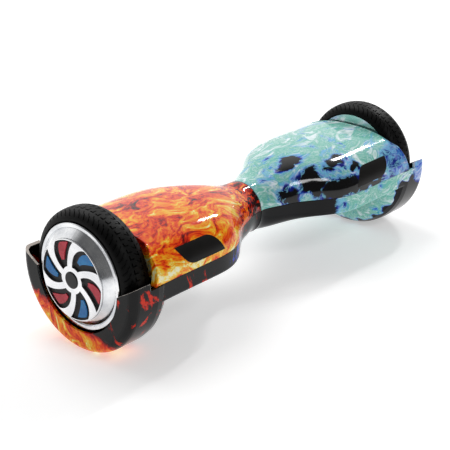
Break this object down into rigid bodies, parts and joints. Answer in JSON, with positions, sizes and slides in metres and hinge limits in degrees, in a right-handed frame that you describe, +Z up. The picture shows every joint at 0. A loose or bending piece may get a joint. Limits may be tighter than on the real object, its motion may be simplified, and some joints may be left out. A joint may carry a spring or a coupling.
{
  "type": "self-balancing hoverboard",
  "caption": "Two-wheel self-balancing board with a twisting middle, hub-motor wheels, moulded fenders and foot mats, stored turned over on its fenders.",
  "frame": {"origin": "on the floor under the middle of the board, which lies turned over on its two fenders", "axes": "+X along the wheel axle towards the ice-printed half, -Y is the face with the light windows, +Z up; the board's riding up direction is -Z"},
  "size_m": [0.616, 0.1946, 0.178],
  "materials": {
    "battery_wrap": "shrink wrap",
    "black_plastic": "matt",
    "blue_plastic": "satin",
    "cast_aluminium": "cast",
    "circuit": "circuit board",
    "copper": "enamelled windings",
    "flame_print": "glossy flame transfer print",
    "ice_print": "glossy ice transfer print",
    "magnet": "nickel plated",
    "mat_rubber": "matt rubber",
    "polished_aluminium": "polished",
    "red_plastic": "satin",
    "steel": "turned",
    "tyre": "ribbed rubber",
    "window": "matt black lens"
  },
  "bodies": {
    "flame_half": {"flame_bottom_cover": "flame_print", "flame_top_cover": "flame_print", "flame_frame": "cast_aluminium", "flame_light_window": "window", "flame_light_board": "circuit", "flame_sensor_board": "circuit", "flame_axle_clamp": "cast_aluminium", "flame_clamp_bolts": "steel", "flame_cover_screws": "steel", "flame_axle": "steel", "flame_stator": "copper", "flame_motor_lead": "black_plastic", "pivot_tube": "steel", "pivot_ring": "steel", "control_board": "circuit", "speaker": "black_plastic", "charging_socket": "black_plastic", "status_window": "window", "wire_harness": "black_plastic"},
    "ice_half": {"ice_bottom_cover": "ice_print", "ice_top_cover": "ice_print", "ice_frame": "cast_aluminium", "ice_light_window": "window", "ice_light_board": "circuit", "ice_sensor_board": "circuit", "ice_axle_clamp": "cast_aluminium", "ice_clamp_bolts": "steel", "ice_cover_screws": "steel", "ice_axle": "steel", "ice_stator": "copper", "ice_motor_lead": "black_plastic", "pivot_bushing": "steel", "battery_pack": "battery_wrap"},
    "flame_wheel": {"flame_tyre": "tyre", "flame_rim": "polished_aluminium", "flame_magnet_ring": "magnet", "flame_motor_cover": "polished_aluminium", "flame_bearings": "steel", "flame_hub_cover": "polished_aluminium", "flame_hub_backing": "black_plastic", "flame_hub_red_inserts": "red_plastic", "flame_hub_blue_inserts": "blue_plastic", "flame_centre_cap": "black_plastic"},
    "ice_wheel": {"ice_tyre": "tyre", "ice_rim": "polished_aluminium", "ice_magnet_ring": "magnet", "ice_motor_cover": "polished_aluminium", "ice_bearings": "steel", "ice_hub_cover": "polished_aluminium", "ice_hub_backing": "black_plastic", "ice_hub_red_inserts": "red_plastic", "ice_hub_blue_inserts": "blue_plastic", "ice_centre_cap": "black_plastic"},
    "flame_foot_pad": {"flame_foot_mat": "mat_rubber", "flame_foot_switches": "mat_rubber"},
    "ice_foot_pad": {"ice_foot_mat": "mat_rubber", "ice_foot_switches": "mat_rubber"},
    "power_button": {"power_button": "black_plastic"},
    "charging_cap": {"charging_cap": "mat_rubber"}
  },
  "joints": [
    {"name": "flame_wheel_spin", "type": "hinge", "parent": "flame_half", "child": "flame_wheel", "pos_m": [-0.272, 0, 0.0955], "axis": [-1, 0, 0], "continuous": true},
    {"name": "ice_wheel_spin", "type": "hinge", "parent": "ice_half", "child": "ice_wheel", "pos_m": [0.272, 0, 0.0955], "axis": [1, 0, 0], "continuous": true},
    {"name": "centre_twist", "type": "hinge", "parent": "flame_half", "child": "ice_half", "pos_m": [0, 0, 0.0955], "axis": [1, 0, 0], "range_deg": [-12, 12]},
    {"name": "flame_mat_press", "type": "slide", "parent": "flame_half", "child": "flame_foot_pad", "axis": [0, 0, 1], "range_m": [0, 0.0015], "stiffness_N_per_m": 6000, "springref_m": -0.0005},
    {"name": "ice_mat_press", "type": "slide", "parent": "ice_half", "child": "ice_foot_pad", "axis": [0, 0, 1], "range_m": [0, 0.0015], "stiffness_N_per_m": 6000, "springref_m": -0.0005},
    {"name": "power_button_press", "type": "slide", "parent": "flame_half", "child": "power_button", "axis": [0, -1, 0], "range_m": [0, 0.0015], "stiffness_N_per_m": 800, "springref_m": -0.0005},
    {"name": "charging_cap_hinge", "type": "hinge", "parent": "flame_half", "child": "charging_cap", "pos_m": [-0.192, 0.0899, 0.1245], "axis": [1, 0, 0], "range_deg": [0, 100]}
  ]
}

* Task to carry out *
Copy all of the data exactly.

* Exercise solution *
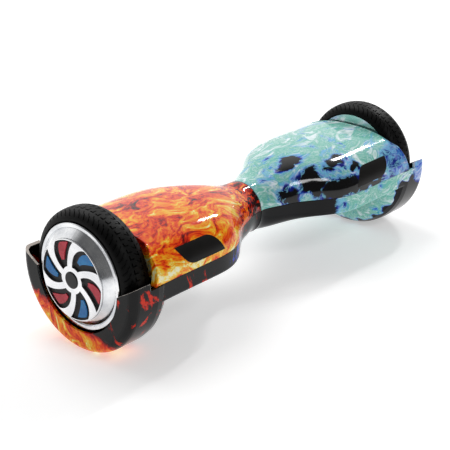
Break this object down into rigid bodies, parts and joints. Answer in JSON, with positions, sizes and slides in metres and hinge limits in degrees, in a right-handed frame that you describe, +Z up. The picture shows every joint at 0. A loose or bending piece may get a joint. Limits may be tighter than on the real object, its motion may be simplified, and some joints may be left out. A joint may carry a spring or a coupling.
{
  "type": "self-balancing hoverboard",
  "caption": "Two-wheel self-balancing board with a twisting middle, hub-motor wheels, moulded fenders and foot mats, stored turned over on its fenders.",
  "frame": {"origin": "on the floor under the middle of the board, which lies turned over on its two fenders", "axes": "+X along the wheel axle towards the ice-printed half, -Y is the face with the light windows, +Z up; the board's riding up direction is -Z"},
  "size_m": [0.616, 0.1946, 0.178],
  "materials": {
    "battery_wrap": "shrink wrap",
    "black_plastic": "matt",
    "blue_plastic": "satin",
    "cast_aluminium": "cast",
    "circuit": "circuit board",
    "copper": "enamelled windings",
    "flame_print": "glossy flame transfer print",
    "ice_print": "glossy ice transfer print",
    "magnet": "nickel plated",
    "mat_rubber": "matt rubber",
    "polished_aluminium": "polished",
    "red_plastic": "satin",
    "steel": "turned",
    "tyre": "ribbed rubber",
    "window": "matt black lens"
  },
  "bodies": {
    "flame_half": {"flame_bottom_cover": "flame_print", "flame_top_cover": "flame_print", "flame_frame": "cast_aluminium", "flame_light_window": "window", "flame_light_board": "circuit", "flame_sensor_board": "circuit", "flame_axle_clamp": "cast_aluminium", "flame_clamp_bolts": "steel", "flame_cover_screws": "steel", "flame_axle": "steel", "flame_stator": "copper", "flame_motor_lead": "black_plastic", "pivot_tube": "steel", "pivot_ring": "steel", "control_board": "circuit", "speaker": "black_plastic", "charging_socket": "black_plastic", "status_window": "window", "wire_harness": "black_plastic"},
    "ice_half": {"ice_bottom_cover": "ice_print", "ice_top_cover": "ice_print", "ice_frame": "cast_aluminium", "ice_light_window": "window", "ice_light_board": "circuit", "ice_sensor_board": "circuit", "ice_axle_clamp": "cast_aluminium", "ice_clamp_bolts": "steel", "ice_cover_screws": "steel", "ice_axle": "steel", "ice_stator": "copper", "ice_motor_lead": "black_plastic", "pivot_bushing": "steel", "battery_pack": "battery_wrap"},
    "flame_wheel": {"flame_tyre": "tyre", "flame_rim": "polished_aluminium", "flame_magnet_ring": "magnet", "flame_motor_cover": "polished_aluminium", "flame_bearings": "steel", "flame_hub_cover": "polished_aluminium", "flame_hub_backing": "black_plastic", "flame_hub_red_inserts": "red_plastic", "flame_hub_blue_inserts": "blue_plastic", "flame_centre_cap": "black_plastic"},
    "ice_wheel": {"ice_tyre": "tyre", "ice_rim": "polished_aluminium", "ice_magnet_ring": "magnet", "ice_motor_cover": "polished_aluminium", "ice_bearings": "steel", "ice_hub_cover": "polished_aluminium", "ice_hub_backing": "black_plastic", "ice_hub_red_inserts": "red_plastic", "ice_hub_blue_inserts": "blue_plastic", "ice_centre_cap": "black_plastic"},
    "flame_foot_pad": {"flame_foot_mat": "mat_rubber", "flame_foot_switches": "mat_rubber"},
    "ice_foot_pad": {"ice_foot_mat": "mat_rubber", "ice_foot_switches": "mat_rubber"},
    "power_button": {"power_button": "black_plastic"},
    "charging_cap": {"charging_cap": "mat_rubber"}
  },
  "joints": [
    {"name": "flame_wheel_spin", "type": "hinge", "parent": "flame_half", "child": "flame_wheel", "pos_m": [-0.272, 0, 0.0955], "axis": [-1, 0, 0], "continuous": true},
    {"name": "ice_wheel_spin", "type": "hinge", "parent": "ice_half", "child": "ice_wheel", "pos_m": [0.272, 0, 0.0955], "axis": [1, 0, 0], "continuous": true},
    {"name": "centre_twist", "type": "hinge", "parent": "flame_half", "child": "ice_half", "pos_m": [0, 0, 0.0955], "axis": [1, 0, 0], "range_deg": [-12, 12]},
    {"name": "flame_mat_press", "type": "slide", "parent": "flame_half", "child": "flame_foot_pad", "axis": [0, 0, 1], "range_m": [0, 0.0015], "stiffness_N_per_m": 6000, "springref_m": -0.0005},
    {"name": "ice_mat_press", "type": "slide", "parent": "ice_half", "child": "ice_foot_pad", "axis": [0, 0, 1], "range_m": [0, 0.0015], "stiffness_N_per_m": 6000, "springref_m": -0.0005},
    {"name": "power_button_press", "type": "slide", "parent": "flame_half", "child": "power_button", "axis": [0, -1, 0], "range_m": [0, 0.0015], "stiffness_N_per_m": 800, "springref_m": -0.0005},
    {"name": "charging_cap_hinge", "type": "hinge", "parent": "flame_half", "child": "charging_cap", "pos_m": [-0.192, 0.0899, 0.1245], "axis": [1, 0, 0], "range_deg": [0, 100]}
  ]
}